Output in Poland’s industrial sector grew 5.6% y/y in unadjusted terms in September, after dropping to 1.3% y/y in the preceding month, Poland’s statistical office GUS reported on October 18.
The September rebound is in line with market expectations due to the calendar effect of more working days in comparison to August. But the recovery of industrial output was more fundamental, as production growth also accelerated in seasonally-adjusted terms, Bank Millennium noted.
“After today’s reading, we still see 4.1% y/y GDP growth in [the third quarter], relying mainly on private consumption. The weaker construction performance suggests a diminished contribution from investments,” ING said.
Poland’s GDP growth came in at 4.5% y/y (4.2% y/y upon adjustment) in the second quarter. The expansion of the Polish economy is forecast to slow to around 4% in 2019 overall after rallying to 5.1% in 2018, the fastest rate in seven years.
Earlier predictions for a still slower expansion of about 3.5% – because of sluggish Germany and the reduced activity in the Eurozone in general – had to be revisited after the PiS government announced a multi-billion fiscal stimulus programme in late February.
In adjusted terms, industrial production grew 3.5% y/y in September, compared to 1.7% y/y in the eighth month.
Broken down by sector, output in manufacturing grew an unadjusted 5.7% y/y in September, compared to a fall of 1.3% y/y the preceding month.
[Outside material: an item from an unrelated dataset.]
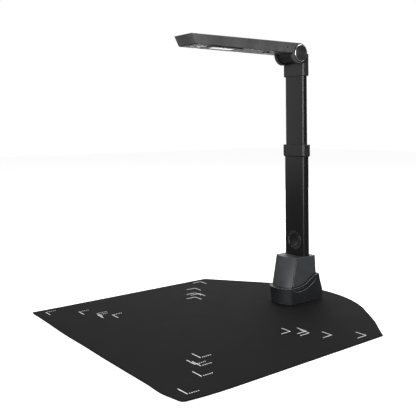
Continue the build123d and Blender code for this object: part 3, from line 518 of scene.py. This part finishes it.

Output also expanded 2.2% y/y in the mining and quarrying sector after retreating 8.4% y/y in August. In the utility segment, production grew 3.9% y/y after declining 0.3% y/y previously.
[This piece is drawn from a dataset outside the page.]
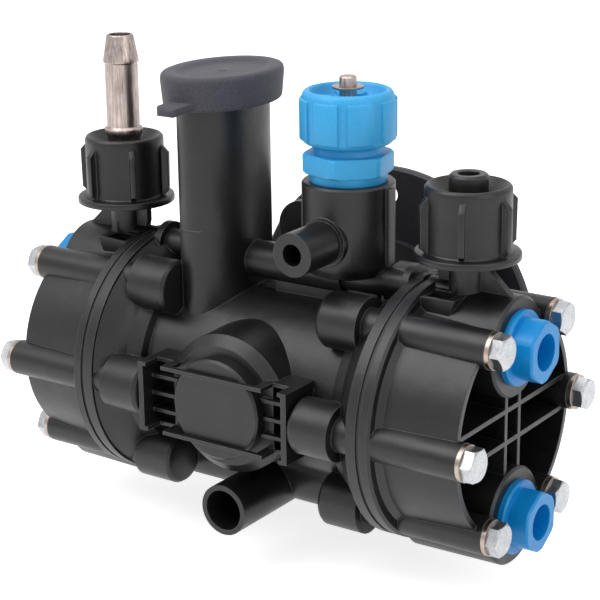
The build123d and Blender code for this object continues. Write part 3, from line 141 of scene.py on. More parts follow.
class WingNutSizes(PropertyGroup):
    """Sizes of the wing nuts on the delivery ports."""

    wall: length_field("Wall radius", "Outer radius of the nut's wall", 14.0 * MM)
    fin_reach: length_field("Fin reach", "How far a fin stands out of the wall", 2.6 * MM)
    edge: length_field("Edge round", "Radius on the nut's edges", 0.35 * MM)


class KnobSizes(PropertyGroup):
    """Sizes of the pressure knob and its collar."""

    pad_height: length_field("Pad height", "How far a grip pad stands out of the knob", 0.8 * MM)
    thread_pitch: length_field("Thread pitch", "Rise of the collar's thread in one turn", 2.0 * MM)
    edge: length_field("Edge round", "Radius on the knob's edges", 0.28 * MM)


class OilCapSizes(PropertyGroup):
    """Sizes of the rubber oil cap."""

    tab_reach: length_field("Tab reach", "How far the pull tab stands out of the cap", 7.4 * MM)
    tab_drop: length_field("Tab drop", "How far the tab's tip hangs", 0.9 * MM)
    edge: length_field("Edge round", "Radius on the cap's edges", 1.1 * MM)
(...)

Production also grew in the water supply and waste management segment, where growth came in at 9% y/y in the ninth month, compared to an expansion of 6.6% y/y in August.
In monthly unadjusted terms, industrial production grew 10.7% in September (1.2% upon adjustment).
Output grew an unadjusted 4.5% y/y in January-September, GUS also said.
“The sector outlook remains negative. In [the third quarter] overall production expanded 3.4% y/y, 1.4pp lower than in [the second quarter],” ING said in a comment on the GUS reading.
“The biggest risk is linked to the German and Eurozone slowdown, especially if a potential recession hits these labour markets and so consumption. For producers focused on the local market, energy-intensive sectors such as metallurgy and activities related to construction are at greatest risk,” the Dutch bank also said.